---------- Information provided ----------
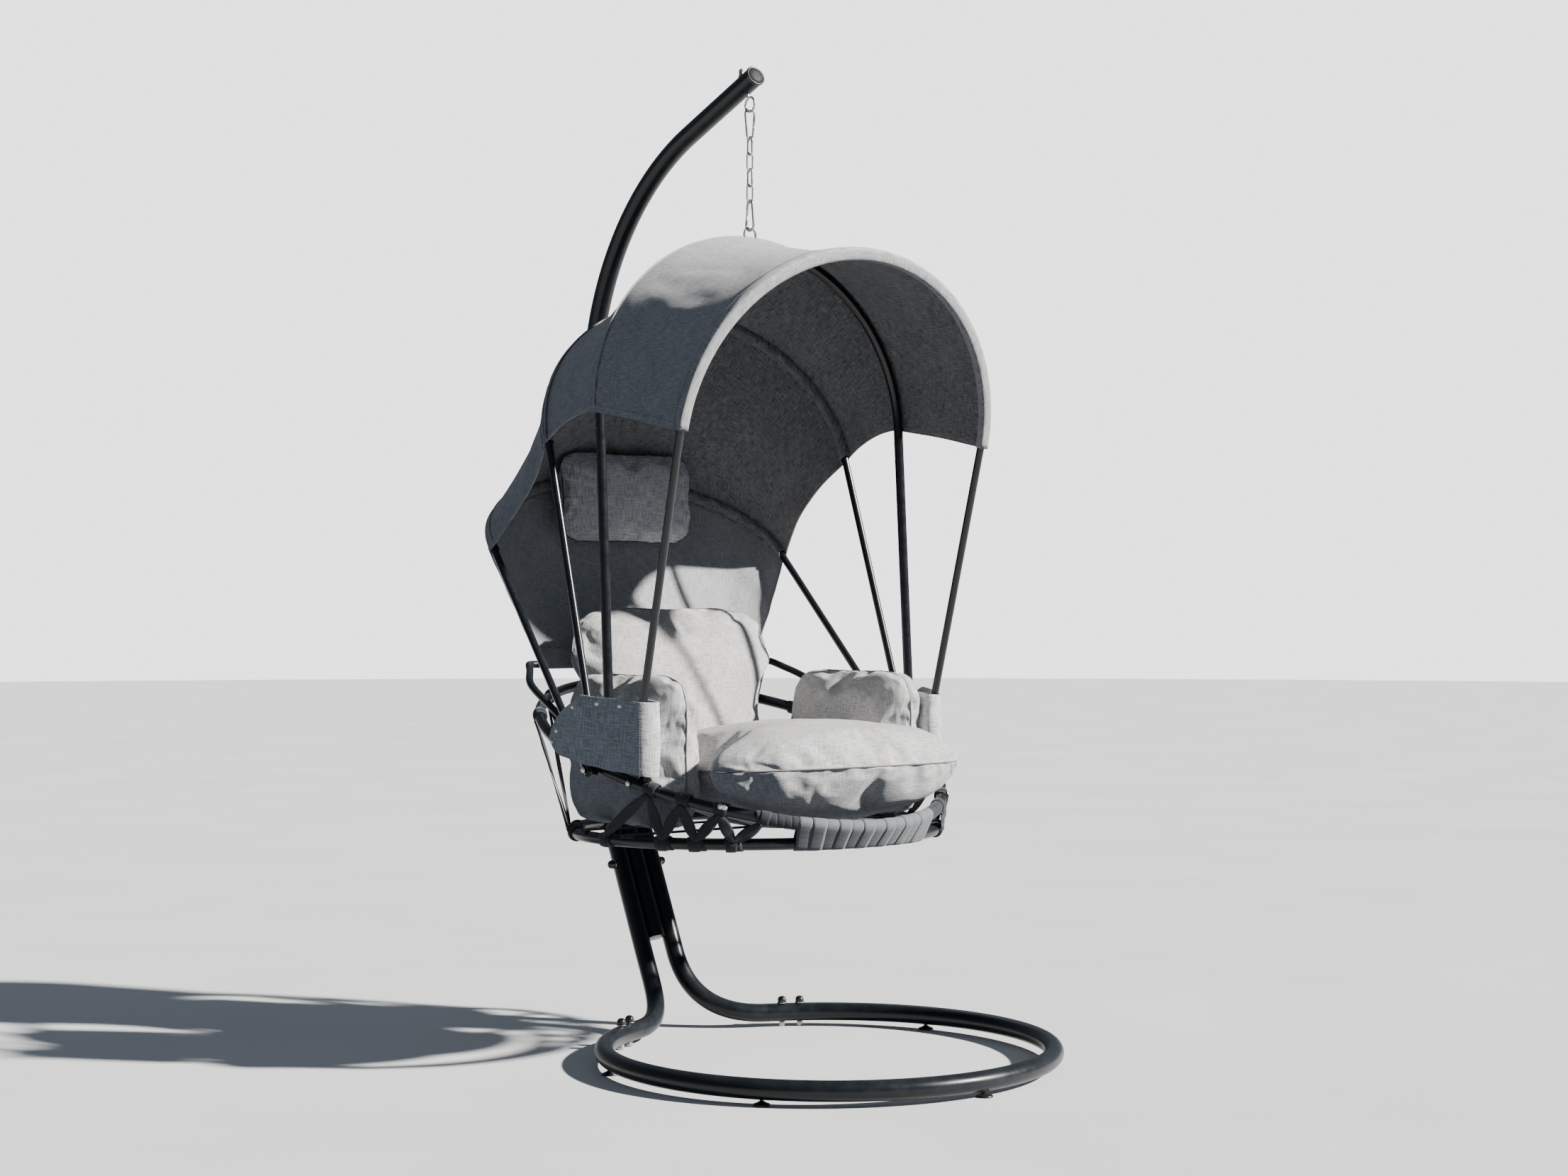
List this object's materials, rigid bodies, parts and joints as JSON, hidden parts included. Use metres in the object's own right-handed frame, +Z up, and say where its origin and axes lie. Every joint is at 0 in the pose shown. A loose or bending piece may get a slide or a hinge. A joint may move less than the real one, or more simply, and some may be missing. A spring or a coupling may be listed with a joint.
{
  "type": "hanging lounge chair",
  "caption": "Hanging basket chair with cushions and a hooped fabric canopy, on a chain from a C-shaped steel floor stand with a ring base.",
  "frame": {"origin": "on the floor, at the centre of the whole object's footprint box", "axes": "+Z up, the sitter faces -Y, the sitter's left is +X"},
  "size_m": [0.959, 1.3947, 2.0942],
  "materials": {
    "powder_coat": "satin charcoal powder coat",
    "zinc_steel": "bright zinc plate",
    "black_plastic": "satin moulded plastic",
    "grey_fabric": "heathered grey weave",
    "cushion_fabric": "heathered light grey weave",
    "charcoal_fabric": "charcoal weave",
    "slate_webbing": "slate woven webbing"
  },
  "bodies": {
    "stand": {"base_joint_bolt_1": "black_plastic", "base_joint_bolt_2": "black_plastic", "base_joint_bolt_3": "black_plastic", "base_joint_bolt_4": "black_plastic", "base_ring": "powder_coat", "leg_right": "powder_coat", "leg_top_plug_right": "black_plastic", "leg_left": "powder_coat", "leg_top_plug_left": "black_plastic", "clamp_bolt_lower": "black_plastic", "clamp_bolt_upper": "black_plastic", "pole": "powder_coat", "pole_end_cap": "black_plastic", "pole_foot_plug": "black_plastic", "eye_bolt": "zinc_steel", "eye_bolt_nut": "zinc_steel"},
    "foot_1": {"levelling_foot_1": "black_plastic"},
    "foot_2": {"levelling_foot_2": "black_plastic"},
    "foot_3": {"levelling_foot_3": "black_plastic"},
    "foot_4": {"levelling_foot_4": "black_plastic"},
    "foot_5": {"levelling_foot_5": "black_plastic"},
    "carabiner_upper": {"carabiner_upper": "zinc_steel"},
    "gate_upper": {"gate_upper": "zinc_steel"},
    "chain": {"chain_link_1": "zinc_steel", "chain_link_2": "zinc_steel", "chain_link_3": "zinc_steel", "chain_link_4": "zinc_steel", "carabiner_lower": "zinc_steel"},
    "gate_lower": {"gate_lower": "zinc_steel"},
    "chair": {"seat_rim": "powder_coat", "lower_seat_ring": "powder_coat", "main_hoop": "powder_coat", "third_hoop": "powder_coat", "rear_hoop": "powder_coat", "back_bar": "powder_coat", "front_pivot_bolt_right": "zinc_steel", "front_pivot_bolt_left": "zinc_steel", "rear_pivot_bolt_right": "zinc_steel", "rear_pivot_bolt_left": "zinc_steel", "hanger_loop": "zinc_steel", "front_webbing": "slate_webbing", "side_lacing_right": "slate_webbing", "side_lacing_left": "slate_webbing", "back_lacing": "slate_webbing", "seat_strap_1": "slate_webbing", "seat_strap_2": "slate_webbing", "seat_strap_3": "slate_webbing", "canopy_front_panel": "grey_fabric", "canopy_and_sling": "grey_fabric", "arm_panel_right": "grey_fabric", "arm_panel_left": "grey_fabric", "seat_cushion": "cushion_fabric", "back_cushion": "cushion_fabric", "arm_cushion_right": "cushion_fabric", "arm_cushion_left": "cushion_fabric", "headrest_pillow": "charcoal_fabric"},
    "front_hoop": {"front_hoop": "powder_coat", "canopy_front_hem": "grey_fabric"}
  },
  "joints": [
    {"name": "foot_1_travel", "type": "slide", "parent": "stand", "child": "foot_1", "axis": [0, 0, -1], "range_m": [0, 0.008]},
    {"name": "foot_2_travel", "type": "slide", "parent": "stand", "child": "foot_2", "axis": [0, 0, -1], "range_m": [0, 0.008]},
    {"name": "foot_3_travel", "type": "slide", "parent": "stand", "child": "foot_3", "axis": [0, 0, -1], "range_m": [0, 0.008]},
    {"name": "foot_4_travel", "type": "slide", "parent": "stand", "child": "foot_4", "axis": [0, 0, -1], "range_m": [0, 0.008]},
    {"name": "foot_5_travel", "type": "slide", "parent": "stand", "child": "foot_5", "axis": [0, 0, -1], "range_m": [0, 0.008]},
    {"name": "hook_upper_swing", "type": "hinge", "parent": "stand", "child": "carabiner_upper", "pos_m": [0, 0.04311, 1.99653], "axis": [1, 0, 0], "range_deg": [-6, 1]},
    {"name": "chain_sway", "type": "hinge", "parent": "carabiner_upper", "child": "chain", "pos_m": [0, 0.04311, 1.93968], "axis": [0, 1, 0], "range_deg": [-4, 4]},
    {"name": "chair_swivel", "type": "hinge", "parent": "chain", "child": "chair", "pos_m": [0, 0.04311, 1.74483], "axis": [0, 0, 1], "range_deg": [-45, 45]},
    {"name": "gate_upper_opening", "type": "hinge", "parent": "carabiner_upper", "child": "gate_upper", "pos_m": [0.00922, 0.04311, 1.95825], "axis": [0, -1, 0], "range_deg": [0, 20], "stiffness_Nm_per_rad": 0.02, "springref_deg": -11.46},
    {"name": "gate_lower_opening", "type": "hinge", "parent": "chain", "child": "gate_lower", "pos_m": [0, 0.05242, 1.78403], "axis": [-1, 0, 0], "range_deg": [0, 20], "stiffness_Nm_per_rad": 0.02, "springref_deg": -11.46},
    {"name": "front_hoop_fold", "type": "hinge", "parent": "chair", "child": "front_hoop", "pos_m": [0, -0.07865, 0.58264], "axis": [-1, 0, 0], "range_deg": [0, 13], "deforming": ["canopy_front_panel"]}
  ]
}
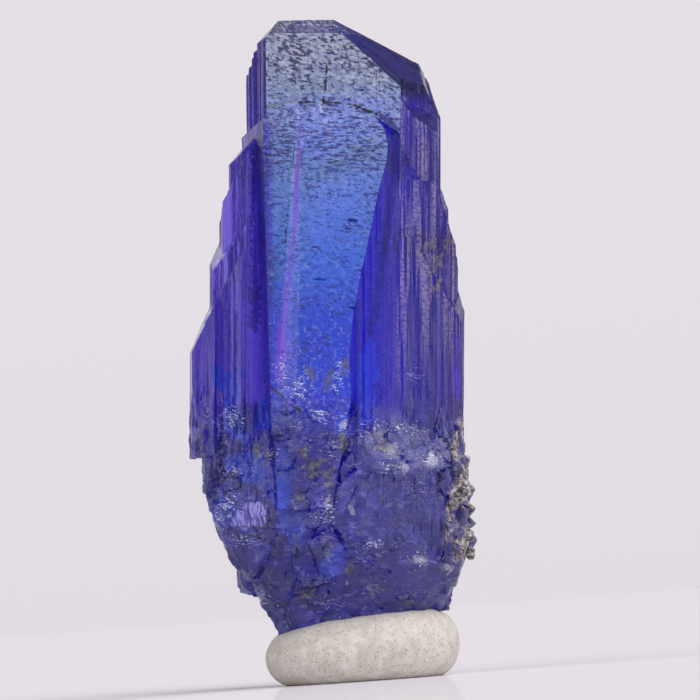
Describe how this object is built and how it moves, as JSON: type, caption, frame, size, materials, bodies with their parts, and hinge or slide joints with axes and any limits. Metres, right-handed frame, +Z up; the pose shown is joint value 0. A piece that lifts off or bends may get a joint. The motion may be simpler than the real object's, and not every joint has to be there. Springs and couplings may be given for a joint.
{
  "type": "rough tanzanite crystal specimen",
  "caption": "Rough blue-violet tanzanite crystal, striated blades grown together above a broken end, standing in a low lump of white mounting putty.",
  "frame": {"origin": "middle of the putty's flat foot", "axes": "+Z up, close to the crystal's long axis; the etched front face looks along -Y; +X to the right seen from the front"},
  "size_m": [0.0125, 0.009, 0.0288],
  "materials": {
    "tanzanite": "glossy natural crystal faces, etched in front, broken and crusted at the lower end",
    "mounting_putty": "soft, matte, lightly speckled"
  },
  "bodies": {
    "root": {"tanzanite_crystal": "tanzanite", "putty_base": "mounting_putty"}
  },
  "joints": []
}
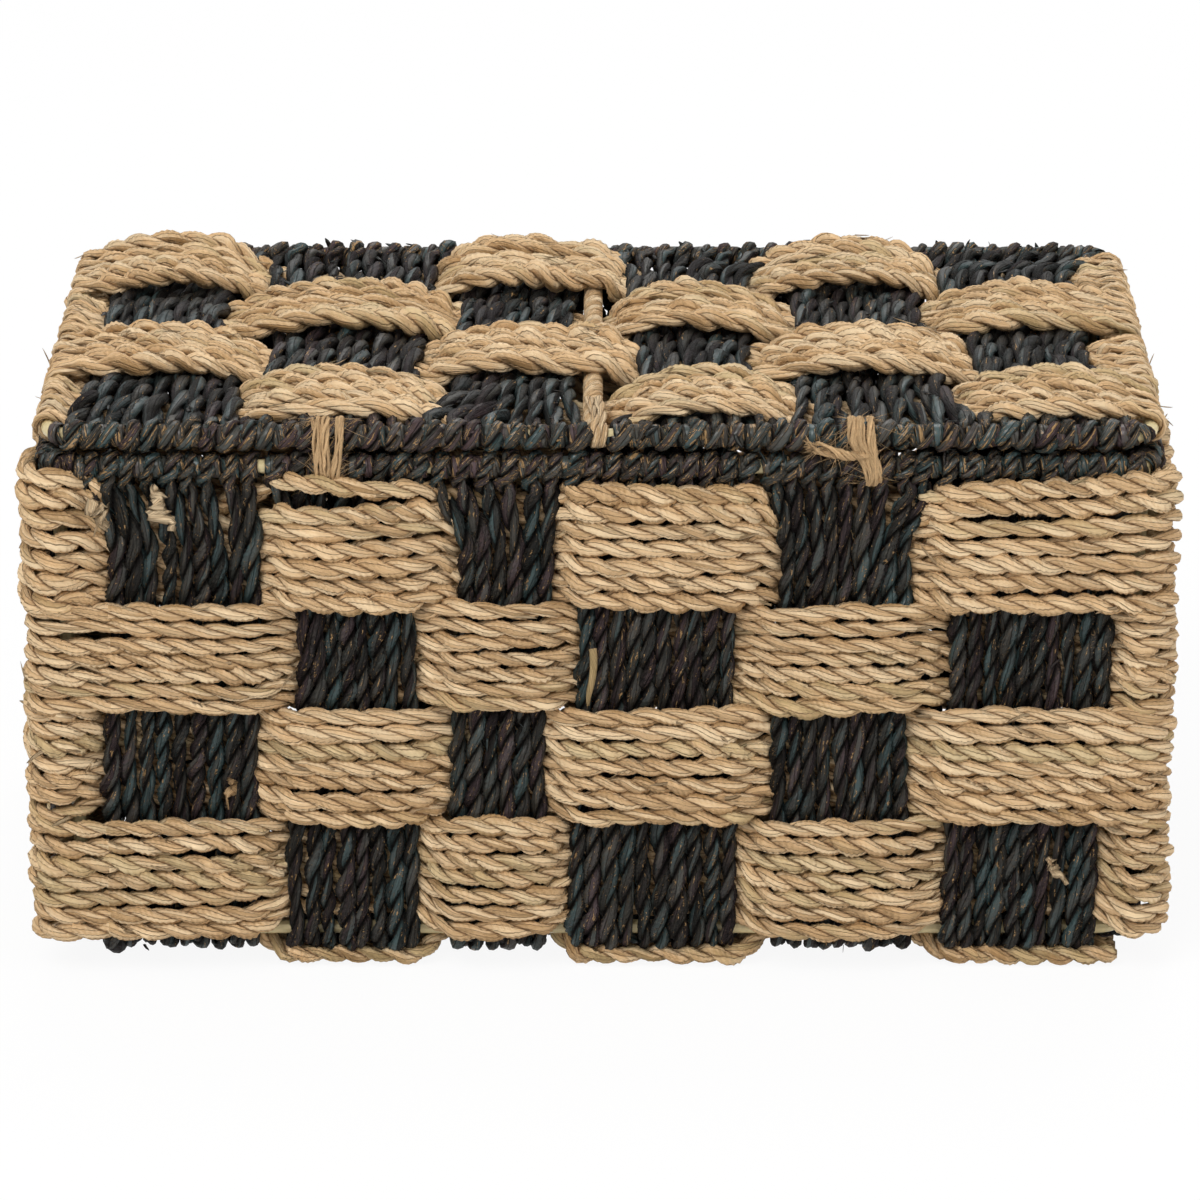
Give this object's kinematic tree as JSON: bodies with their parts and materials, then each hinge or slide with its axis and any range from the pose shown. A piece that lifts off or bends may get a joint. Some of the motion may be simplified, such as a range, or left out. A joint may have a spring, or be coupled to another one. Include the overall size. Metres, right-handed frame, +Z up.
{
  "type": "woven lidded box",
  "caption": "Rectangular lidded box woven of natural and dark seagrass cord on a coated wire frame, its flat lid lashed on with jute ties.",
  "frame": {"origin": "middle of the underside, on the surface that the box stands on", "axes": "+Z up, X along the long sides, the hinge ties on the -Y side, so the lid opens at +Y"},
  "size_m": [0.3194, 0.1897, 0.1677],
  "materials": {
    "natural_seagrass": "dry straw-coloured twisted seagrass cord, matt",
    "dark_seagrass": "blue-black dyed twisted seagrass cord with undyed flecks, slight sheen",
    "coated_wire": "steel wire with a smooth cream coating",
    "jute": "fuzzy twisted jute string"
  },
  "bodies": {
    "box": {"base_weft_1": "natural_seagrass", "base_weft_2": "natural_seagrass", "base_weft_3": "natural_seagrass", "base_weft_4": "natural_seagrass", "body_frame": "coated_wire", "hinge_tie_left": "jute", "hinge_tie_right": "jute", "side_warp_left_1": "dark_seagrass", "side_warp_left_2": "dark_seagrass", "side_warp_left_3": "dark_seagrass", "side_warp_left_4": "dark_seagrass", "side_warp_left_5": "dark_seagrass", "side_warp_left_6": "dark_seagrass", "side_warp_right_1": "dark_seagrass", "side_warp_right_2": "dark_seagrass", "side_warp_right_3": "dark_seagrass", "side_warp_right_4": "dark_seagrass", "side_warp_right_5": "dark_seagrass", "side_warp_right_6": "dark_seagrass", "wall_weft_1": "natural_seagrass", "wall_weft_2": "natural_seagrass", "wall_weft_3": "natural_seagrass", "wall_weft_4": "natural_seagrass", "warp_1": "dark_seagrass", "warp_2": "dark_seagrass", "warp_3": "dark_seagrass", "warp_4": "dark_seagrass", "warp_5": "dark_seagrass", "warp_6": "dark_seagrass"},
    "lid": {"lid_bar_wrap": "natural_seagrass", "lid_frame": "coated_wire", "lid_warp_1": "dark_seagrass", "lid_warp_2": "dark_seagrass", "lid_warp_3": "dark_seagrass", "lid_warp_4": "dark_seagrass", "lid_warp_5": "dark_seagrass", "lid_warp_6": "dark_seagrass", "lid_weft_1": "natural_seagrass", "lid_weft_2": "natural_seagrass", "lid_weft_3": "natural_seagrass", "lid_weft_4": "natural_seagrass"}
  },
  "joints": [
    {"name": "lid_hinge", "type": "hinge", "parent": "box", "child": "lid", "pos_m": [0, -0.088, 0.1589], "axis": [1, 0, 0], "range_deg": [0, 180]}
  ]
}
----------
Task details
In the lines above, find each one with "JSON" and list it.

Task answer
List this object's materials, rigid bodies, parts and joints as JSON, hidden parts included. Use metres in the object's own right-handed frame, +Z up, and say where its origin and axes lie. Every joint is at 0 in the pose shown. A loose or bending piece may get a slide or a hinge. A joint may move less than the real one, or more simply, and some may be missing. A spring or a coupling may be listed with a joint.
Describe how this object is built and how it moves, as JSON: type, caption, frame, size, materials, bodies with their parts, and hinge or slide joints with axes and any limits. Metres, right-handed frame, +Z up; the pose shown is joint value 0. A piece that lifts off or bends may get a joint. The motion may be simpler than the real object's, and not every joint has to be there. Springs and couplings may be given for a joint.
Give this object's kinematic tree as JSON: bodies with their parts and materials, then each hinge or slide with its axis and any range from the pose shown. A piece that lifts off or bends may get a joint. Some of the motion may be simplified, such as a range, or left out. A joint may have a spring, or be coupled to another one. Include the overall size. Metres, right-handed frame, +Z up.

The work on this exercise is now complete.